◆ **DATASET EXTRACT**:
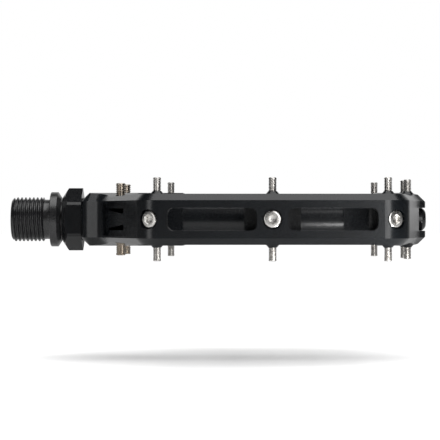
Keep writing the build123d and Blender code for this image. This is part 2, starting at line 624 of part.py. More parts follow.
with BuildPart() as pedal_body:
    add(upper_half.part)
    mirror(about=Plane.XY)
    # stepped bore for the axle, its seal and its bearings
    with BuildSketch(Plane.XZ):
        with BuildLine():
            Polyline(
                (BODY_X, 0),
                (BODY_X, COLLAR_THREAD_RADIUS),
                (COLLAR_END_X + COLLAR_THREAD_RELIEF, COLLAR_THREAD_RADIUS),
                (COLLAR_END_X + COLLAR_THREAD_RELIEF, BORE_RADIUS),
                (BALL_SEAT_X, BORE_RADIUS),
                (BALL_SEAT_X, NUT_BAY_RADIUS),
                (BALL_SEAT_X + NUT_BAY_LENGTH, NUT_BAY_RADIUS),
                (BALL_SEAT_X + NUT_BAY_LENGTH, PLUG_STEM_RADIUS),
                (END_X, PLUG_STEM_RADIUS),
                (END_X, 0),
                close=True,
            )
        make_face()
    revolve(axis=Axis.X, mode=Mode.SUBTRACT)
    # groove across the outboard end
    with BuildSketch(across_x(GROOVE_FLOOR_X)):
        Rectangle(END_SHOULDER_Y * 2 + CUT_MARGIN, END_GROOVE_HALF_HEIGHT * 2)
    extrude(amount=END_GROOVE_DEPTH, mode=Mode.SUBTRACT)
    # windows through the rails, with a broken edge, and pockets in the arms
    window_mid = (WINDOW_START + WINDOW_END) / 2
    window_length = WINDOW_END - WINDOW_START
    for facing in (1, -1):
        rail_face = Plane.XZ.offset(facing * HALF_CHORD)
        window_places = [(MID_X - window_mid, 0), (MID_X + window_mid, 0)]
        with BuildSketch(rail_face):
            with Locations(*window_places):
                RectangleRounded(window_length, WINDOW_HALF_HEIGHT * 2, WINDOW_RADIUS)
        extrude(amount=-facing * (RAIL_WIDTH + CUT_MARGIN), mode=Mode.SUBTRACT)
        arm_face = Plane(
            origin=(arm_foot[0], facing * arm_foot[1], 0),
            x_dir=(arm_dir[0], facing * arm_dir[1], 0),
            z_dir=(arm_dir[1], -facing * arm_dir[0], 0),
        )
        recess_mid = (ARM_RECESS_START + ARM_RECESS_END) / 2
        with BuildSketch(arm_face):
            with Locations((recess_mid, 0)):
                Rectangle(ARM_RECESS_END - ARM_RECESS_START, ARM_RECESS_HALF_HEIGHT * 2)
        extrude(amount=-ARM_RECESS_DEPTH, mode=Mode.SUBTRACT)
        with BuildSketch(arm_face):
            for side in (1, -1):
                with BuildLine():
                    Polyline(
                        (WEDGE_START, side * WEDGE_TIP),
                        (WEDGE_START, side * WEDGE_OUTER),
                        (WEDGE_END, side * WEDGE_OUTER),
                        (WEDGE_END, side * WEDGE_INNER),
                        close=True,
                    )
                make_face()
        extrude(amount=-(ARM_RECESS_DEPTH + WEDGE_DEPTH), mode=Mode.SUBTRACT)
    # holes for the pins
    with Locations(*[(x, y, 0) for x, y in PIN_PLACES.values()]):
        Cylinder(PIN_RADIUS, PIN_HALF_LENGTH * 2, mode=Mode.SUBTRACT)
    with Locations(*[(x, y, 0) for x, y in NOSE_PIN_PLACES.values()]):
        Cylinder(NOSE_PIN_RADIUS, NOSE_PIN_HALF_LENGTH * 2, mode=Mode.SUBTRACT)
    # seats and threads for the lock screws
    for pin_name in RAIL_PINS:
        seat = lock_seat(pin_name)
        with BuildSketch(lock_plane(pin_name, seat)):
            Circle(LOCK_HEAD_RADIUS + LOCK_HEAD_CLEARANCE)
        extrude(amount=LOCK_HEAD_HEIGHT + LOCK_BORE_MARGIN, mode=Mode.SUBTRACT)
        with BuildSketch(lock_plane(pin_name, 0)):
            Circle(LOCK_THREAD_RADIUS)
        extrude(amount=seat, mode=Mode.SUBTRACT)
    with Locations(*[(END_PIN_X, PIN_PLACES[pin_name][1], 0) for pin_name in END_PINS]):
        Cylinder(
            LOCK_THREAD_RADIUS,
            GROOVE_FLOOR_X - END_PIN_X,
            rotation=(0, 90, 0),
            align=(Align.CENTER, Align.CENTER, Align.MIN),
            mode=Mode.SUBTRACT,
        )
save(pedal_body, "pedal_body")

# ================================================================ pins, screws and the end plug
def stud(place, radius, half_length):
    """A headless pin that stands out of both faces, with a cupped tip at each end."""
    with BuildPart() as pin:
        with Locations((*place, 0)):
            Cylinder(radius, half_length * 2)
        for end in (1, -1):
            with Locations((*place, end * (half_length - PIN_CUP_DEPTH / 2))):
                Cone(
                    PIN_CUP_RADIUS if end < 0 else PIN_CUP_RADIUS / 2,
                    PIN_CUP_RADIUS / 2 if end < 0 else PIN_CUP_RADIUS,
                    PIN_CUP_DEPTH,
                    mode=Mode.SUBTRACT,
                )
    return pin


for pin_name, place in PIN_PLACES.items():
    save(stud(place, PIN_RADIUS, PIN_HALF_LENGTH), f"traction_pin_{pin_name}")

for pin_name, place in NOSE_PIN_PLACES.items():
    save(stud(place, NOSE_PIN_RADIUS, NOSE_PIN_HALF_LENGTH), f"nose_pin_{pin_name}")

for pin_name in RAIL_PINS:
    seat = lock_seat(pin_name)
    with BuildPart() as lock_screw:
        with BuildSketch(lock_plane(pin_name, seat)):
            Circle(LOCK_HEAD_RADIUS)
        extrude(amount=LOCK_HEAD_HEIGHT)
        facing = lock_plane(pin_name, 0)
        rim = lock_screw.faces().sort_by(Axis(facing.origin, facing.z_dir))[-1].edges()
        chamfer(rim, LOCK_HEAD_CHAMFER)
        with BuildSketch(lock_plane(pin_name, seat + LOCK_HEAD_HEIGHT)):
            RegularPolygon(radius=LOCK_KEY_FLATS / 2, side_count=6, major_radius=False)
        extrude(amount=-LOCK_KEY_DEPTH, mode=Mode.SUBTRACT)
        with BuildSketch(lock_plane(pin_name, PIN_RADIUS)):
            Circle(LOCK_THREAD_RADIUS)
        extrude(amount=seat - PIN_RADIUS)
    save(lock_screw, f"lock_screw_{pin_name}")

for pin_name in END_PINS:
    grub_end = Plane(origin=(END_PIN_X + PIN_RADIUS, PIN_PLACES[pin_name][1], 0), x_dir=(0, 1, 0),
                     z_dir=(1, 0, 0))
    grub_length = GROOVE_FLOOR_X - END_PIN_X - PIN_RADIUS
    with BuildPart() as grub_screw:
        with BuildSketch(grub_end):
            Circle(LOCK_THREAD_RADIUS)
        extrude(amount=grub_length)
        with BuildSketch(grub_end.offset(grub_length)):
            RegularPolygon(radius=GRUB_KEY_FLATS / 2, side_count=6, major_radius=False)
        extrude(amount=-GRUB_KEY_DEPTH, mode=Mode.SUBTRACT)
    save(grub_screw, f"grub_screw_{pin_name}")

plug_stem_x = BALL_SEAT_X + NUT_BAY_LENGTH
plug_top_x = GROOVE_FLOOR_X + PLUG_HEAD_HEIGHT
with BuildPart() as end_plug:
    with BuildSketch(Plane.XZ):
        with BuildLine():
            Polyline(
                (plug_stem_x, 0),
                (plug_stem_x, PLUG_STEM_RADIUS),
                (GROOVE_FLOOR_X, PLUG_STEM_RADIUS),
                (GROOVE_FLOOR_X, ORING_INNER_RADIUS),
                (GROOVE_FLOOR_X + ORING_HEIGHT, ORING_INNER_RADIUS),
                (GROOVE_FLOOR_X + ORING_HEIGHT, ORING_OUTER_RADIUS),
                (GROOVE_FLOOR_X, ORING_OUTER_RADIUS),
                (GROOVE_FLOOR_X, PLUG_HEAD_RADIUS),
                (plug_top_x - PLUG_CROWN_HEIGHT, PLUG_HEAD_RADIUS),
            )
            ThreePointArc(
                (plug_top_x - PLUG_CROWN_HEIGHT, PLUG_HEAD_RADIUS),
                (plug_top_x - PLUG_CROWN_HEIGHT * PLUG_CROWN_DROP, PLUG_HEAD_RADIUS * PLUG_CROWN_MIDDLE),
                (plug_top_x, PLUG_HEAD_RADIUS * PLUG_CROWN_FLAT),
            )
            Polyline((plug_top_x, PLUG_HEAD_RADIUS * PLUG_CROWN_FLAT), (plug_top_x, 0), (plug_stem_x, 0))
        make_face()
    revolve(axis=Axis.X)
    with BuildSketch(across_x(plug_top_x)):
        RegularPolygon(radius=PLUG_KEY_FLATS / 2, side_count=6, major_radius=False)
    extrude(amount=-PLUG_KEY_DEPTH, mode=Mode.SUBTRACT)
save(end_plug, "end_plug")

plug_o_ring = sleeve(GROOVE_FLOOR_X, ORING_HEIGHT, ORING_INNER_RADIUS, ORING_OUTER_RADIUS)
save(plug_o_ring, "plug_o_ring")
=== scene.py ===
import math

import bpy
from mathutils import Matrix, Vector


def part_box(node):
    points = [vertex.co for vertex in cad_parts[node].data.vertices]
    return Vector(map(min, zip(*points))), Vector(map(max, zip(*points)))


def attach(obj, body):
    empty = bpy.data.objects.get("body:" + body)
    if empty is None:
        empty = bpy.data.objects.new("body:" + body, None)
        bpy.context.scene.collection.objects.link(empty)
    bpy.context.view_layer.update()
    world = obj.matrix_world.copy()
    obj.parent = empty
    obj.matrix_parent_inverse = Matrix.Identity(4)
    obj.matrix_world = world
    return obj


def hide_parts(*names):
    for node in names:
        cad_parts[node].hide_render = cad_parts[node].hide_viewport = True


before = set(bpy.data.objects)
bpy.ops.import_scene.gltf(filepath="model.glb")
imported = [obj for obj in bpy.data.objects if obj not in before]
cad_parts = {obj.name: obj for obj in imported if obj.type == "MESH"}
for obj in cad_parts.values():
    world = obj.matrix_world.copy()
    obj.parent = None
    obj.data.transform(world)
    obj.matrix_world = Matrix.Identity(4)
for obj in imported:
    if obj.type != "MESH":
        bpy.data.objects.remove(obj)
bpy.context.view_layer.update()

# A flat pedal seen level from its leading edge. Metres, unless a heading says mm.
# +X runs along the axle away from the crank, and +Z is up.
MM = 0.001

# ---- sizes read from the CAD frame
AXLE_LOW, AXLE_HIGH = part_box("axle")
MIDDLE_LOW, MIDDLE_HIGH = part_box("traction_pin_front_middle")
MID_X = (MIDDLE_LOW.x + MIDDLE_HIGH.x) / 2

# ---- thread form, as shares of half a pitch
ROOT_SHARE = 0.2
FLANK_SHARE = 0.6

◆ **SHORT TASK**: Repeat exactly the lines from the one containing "ORING_HEIGHT, ORING_INNER_RADIUS, ORING_OUTER_RADIUS)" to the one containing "imported = [obj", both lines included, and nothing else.

◆ **TASK RESPONSE**:
plug_o_ring = sleeve(GROOVE_FLOOR_X, ORING_HEIGHT, ORING_INNER_RADIUS, ORING_OUTER_RADIUS)
save(plug_o_ring, "plug_o_ring")
=== scene.py ===
import math

import bpy
from mathutils import Matrix, Vector


def part_box(node):
    points = [vertex.co for vertex in cad_parts[node].data.vertices]
    return Vector(map(min, zip(*points))), Vector(map(max, zip(*points)))


def attach(obj, body):
    empty = bpy.data.objects.get("body:" + body)
    if empty is None:
        empty = bpy.data.objects.new("body:" + body, None)
        bpy.context.scene.collection.objects.link(empty)
    bpy.context.view_layer.update()
    world = obj.matrix_world.copy()
    obj.parent = empty
    obj.matrix_parent_inverse = Matrix.Identity(4)
    obj.matrix_world = world
    return obj


def hide_parts(*names):
    for node in names:
        cad_parts[node].hide_render = cad_parts[node].hide_viewport = True


before = set(bpy.data.objects)
bpy.ops.import_scene.gltf(filepath="model.glb")
imported = [obj for obj in bpy.data.objects if obj not in before]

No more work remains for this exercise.